Norwegian Broadcasting (NRK) reported that the film grossed USD 26.9 million on the Friday alone before Thanksgiving, one of US cinema’s most important weekends.

That’s good news for tourism promoter Visit Norway, which has an agreement with Disney worth an undisclosed sum to mention its Norwegian inspiration in all movie press materials.

“They’re spending many millions of dollars on marketing the film, and we’ve hooked into that,” says tourism chief Per-Arne Tuftin. “In all advertising campaigns beyond the winter we’ll play on the interest the film provides, and we’ll work especially with TV and cinema campaigns in the USA.”

Tuftin hopes it will lead to more skiing and Northern Lights tourism, outside the traditional peak summer season. “It is a golden opportunity to show off Norway, and a gift bag to Norwegian tourism,” he said, telling newspaper Dagsavisen that the deal with Disney was “a Hollywood offer we couldn’t refuse.”

Film showcases Norway
A team of Disney animators spent a month traveling around Norway, literally drawing inspiration for the film according to newspaper Aftenposten. Frozen (called Frost in Norwegian) features the Bryggen wharves in Bergen, the historic mining town of Røros and Oslo’s Akershus Fortress & Castle, as well as Norway’s fjords, mountains, Northern Lights, stave churches, trolls, food and drink, rose painting, music, and traditional Norwegian and Sami dress. The opening score by local composer Frode Fjellheim features the Cantus choir, and was recorded in Trondheim.

The movie is set in the kingdom of Arendelle, based on the Norwegian landscape. FOTO: Disney

The movie is set in the kingdom of Arendelle, based on the Norwegian landscape. FOTO: Disney

The inclusion of Sami culture has won praise from the community. Native designer Anne Berit Anti says it’s “great” that the company has an indigenous person as one of the film’s heroes, rather than its villain. “This looks really cool, and it means a lot that Sami children can identify themselves among Disney’s universe,” she says.

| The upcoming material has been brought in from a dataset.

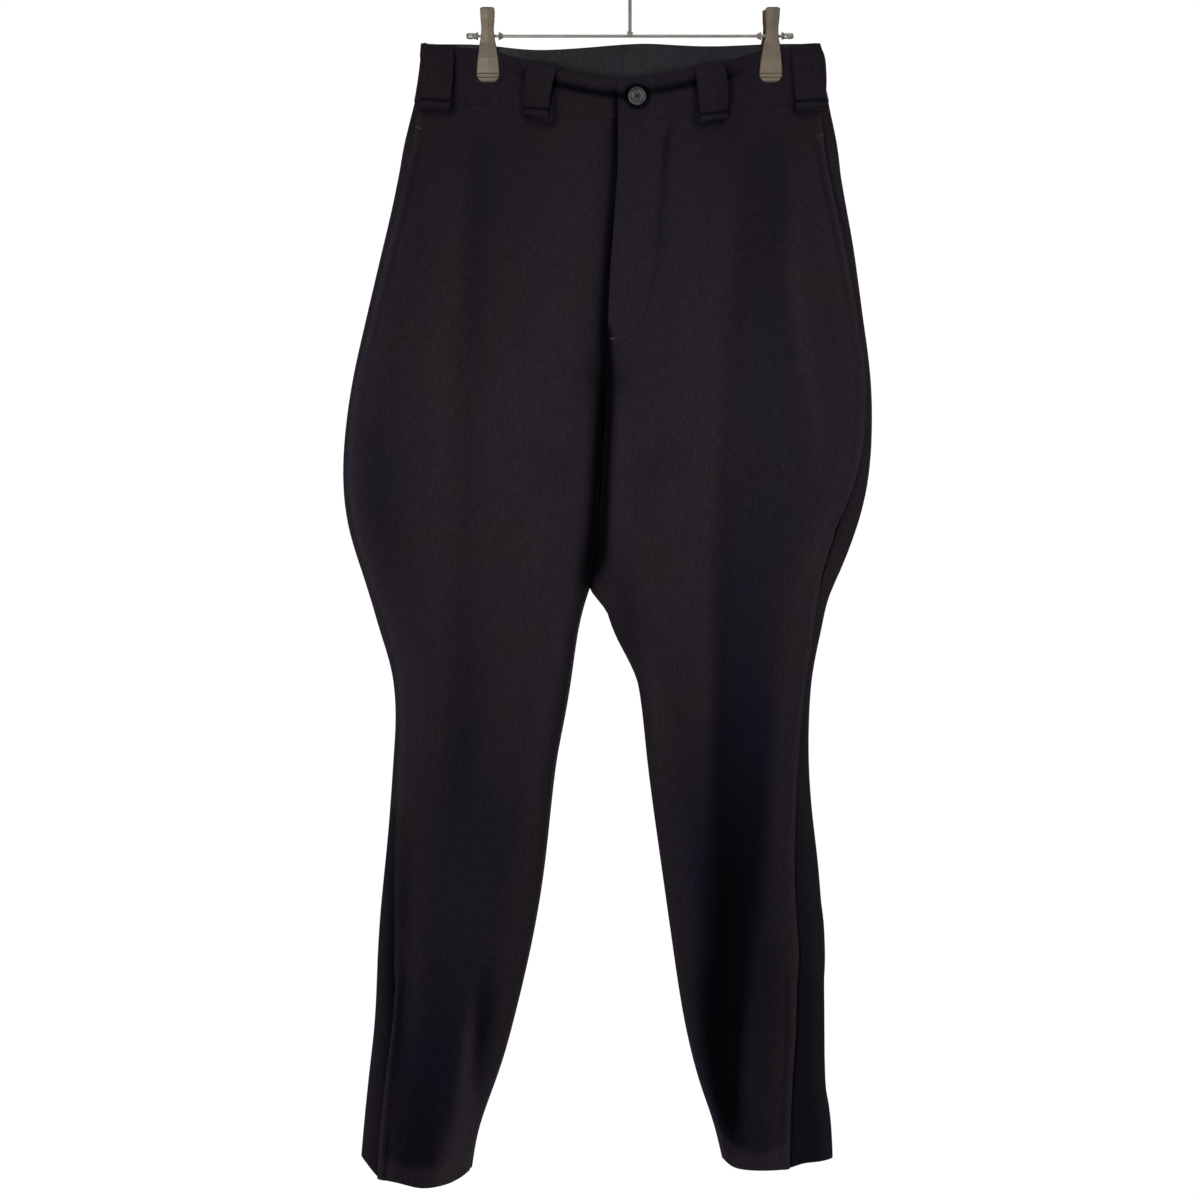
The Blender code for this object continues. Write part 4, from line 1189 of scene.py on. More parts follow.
@dataclass(frozen=True)
class Shading:
    """Where shade and highlights are painted into a leg's colour, apart from its folds and creases.

    A tone is the height in mm of a crease that would shade the cloth as much. Reaches are in mm from an
    edge, and ranges are of drop. The two low tones, painted shade below the knee, are the right leg's and
    the left's.
    """

    low: tuple[float, float] = (-1.3, -2.0)
    low_from: tuple[float, float] = (520.0, 760.0)
    edge_highlight: float = 2.4
    rim_width: float = 3.5
    side_reach: tuple[float, float] = (34.0, 0.0)
    side_from: tuple[float, float] = (120.0, 200.0)
    inner_share: float = 0.8
    inner_reach: tuple[float, float] = (38.0, 4.0)
    inner_from: tuple[float, float] = (300.0, 420.0)
    inner_again: tuple[float, float] = (500.0, 540.0)
    back_reach: tuple[float, float] = (20.0, 2.0)
    back_from: tuple[float, float] = (70.0, 110.0)
    slit: float = -0.9
    slit_from: tuple[float, float] = (600.0, 700.0)
    hem: float = 19.0
    hem_highlight: float = 2.8
    hem_shade: float = 0.5
    hem_zone: float = 60.0
    hem_column: float = 4.0

    def of_leg(self, at: Places, side: float) -> np.ndarray:
        """Paint the shade that fronts and backs share: the wedge between the legs, the slit and below the
        knee.

        Args:
            at: where the panel's points are.
            side: -1 for the wearer's right leg, 1 for the left one.

        Returns:
            The tone of each point.
        """
        right, left = self.low
        low = (left if side > 0.0 else right) * smooth(*self.low_from, at.drop)
        return INNER_SHADOW.lift(at.x, at.drop) + SIDE_SHADOW.lift(at.x, at.drop) + low

    def of_front(self, at: Places) -> np.ndarray:
        """Paint a front's light and shade: a painted highlight along its edges and on the lit fold above
        the hem, and painted shade on the ankle.

        Args:
            at: where the front's points are.

        Returns:
            The tone of each point.
        """
        edge = bell(at.inside, self.rim_width)
        edge += smooth(*self.side_reach, at.inside) * smooth(*self.side_from, at.drop)
        apart = np.minimum(smooth(*self.inner_from, at.drop) + smooth(*self.inner_again, at.drop), 1.0)
        edge += self.inner_share * smooth(*self.inner_reach, at.inner) * apart
        return self.edge_highlight * edge + HEM_LIGHT.lift(at.x, at.drop) + ANKLE_SHADOW.lift(at.x, at.drop)

    def of_back(self, at: Places, lapped: np.ndarray) -> np.ndarray:
        """Paint a back's light and shade: a painted highlight along its side edge, and painted shade on the
        cloth under the slit's lap.

        Args:
            at: where the back's points are.
            lapped: 1 where the front laps over it, else 0.

        Returns:
            The tone of each point.
        """
        edge = smooth(*self.back_reach, at.inside) * smooth(*self.back_from, at.drop)
        return self.edge_highlight * edge + self.slit * lapped * smooth(*self.slit_from, at.drop)

    def of_hem(self, points: np.ndarray) -> np.ndarray:
        """Paint a front's turned-up hem: a painted highlight below its line and painted shade above it.

        Args:
            points: the front's points, in metres.

        Returns:
            The tone of each point.
        """
        x, z = points[:, 0] / MM, points[:, 2] / MM
        low = z < z.min() + self.hem_zone
        columns = np.round(x[low] / self.hem_column).astype(int)
        used = np.unique(columns)[2:-2]
        lowest = [z[low][columns == column].min() for column in used]
        above = z - np.polyval(np.polyfit(self.hem_column * used, lowest, 2), x) - self.hem
        pale, dark = smooth(3.0, -3.0, above), stretch(above, -2.0, 6.0, 16.0, self.hem_zone)
        return self.hem_highlight * pale - self.hem_shade * dark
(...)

The film is loosely based on the Hans Christian Andersen fairytale The Snow Queen. It tells the story of a young girl, Anna, whose sister Elsa has cursed the kingdom of Arendelle to never-ending winter. Anna sets off on an adventure to stop Elsa and save the kingdom. Kristoff the Sami and his reindeer best friend Sven help guide Anna’s journey, with Olaf the pull-apart snowman providing the laughs.

Frozen opens in Norwegian cinemas on Christmas Day.

European tourism expected to grow
The box-office success comes as a new survey by travel data company IPK International predicts European tourism will increase 3-5 per cent next year, reports newspaper DagensNæringsliv (DN). The projection is based on a survey across 60 countries, showing 28 per cent of respondents are planning more overseas holidays next year. Russians, Swedes, Swiss and the British are expected to lead the charge.

Per-Arne Tuftin says Visit Norway’s forecasts will be finished shortly after the New Year, but he’s already seeing signs in line with IPK International’s predictions. “Russians are traveling more and more, and the growth in Asia looks set to continue. We’ve also started activities in Brazil, because we believe there are huge opportunities there,” he says. “At the same time we’ve thought about our nearby markets, especially the Swedes and Danes who, with a weaker Norwegian kroner, will get much more for their money. And the UK market shows strong interest for Northern Lights tourism.”